__TO BE DONE__: Repeat the entire listing exactly.

================

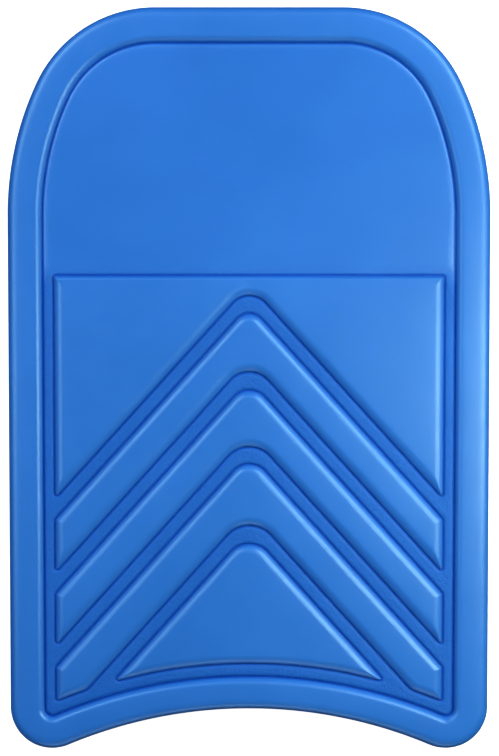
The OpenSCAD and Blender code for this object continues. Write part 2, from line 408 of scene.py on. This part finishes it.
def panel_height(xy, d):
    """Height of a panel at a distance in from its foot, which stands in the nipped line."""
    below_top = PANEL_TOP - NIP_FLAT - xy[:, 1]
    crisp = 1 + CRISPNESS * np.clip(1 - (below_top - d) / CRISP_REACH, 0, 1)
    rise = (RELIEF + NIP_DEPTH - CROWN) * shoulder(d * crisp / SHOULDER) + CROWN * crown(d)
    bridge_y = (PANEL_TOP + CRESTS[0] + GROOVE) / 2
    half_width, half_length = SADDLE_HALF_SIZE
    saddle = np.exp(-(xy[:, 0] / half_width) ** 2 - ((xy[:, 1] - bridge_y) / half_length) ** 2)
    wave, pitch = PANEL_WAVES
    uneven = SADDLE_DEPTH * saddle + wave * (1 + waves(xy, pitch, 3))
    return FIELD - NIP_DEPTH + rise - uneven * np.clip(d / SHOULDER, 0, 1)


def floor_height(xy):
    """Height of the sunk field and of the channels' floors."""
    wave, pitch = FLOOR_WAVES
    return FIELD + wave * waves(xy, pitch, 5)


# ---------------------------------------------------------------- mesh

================

__RESULT__:
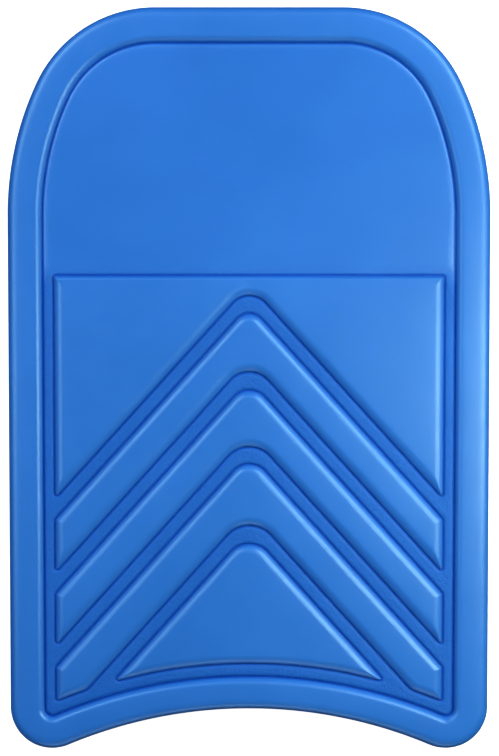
The OpenSCAD and Blender code for this object continues. Write part 2, from line 408 of scene.py on. This part finishes it.
def panel_height(xy, d):
    """Height of a panel at a distance in from its foot, which stands in the nipped line."""
    below_top = PANEL_TOP - NIP_FLAT - xy[:, 1]
    crisp = 1 + CRISPNESS * np.clip(1 - (below_top - d) / CRISP_REACH, 0, 1)
    rise = (RELIEF + NIP_DEPTH - CROWN) * shoulder(d * crisp / SHOULDER) + CROWN * crown(d)
    bridge_y = (PANEL_TOP + CRESTS[0] + GROOVE) / 2
    half_width, half_length = SADDLE_HALF_SIZE
    saddle = np.exp(-(xy[:, 0] / half_width) ** 2 - ((xy[:, 1] - bridge_y) / half_length) ** 2)
    wave, pitch = PANEL_WAVES
    uneven = SADDLE_DEPTH * saddle + wave * (1 + waves(xy, pitch, 3))
    return FIELD - NIP_DEPTH + rise - uneven * np.clip(d / SHOULDER, 0, 1)


def floor_height(xy):
    """Height of the sunk field and of the channels' floors."""
    wave, pitch = FLOOR_WAVES
    return FIELD + wave * waves(xy, pitch, 5)


# ---------------------------------------------------------------- mesh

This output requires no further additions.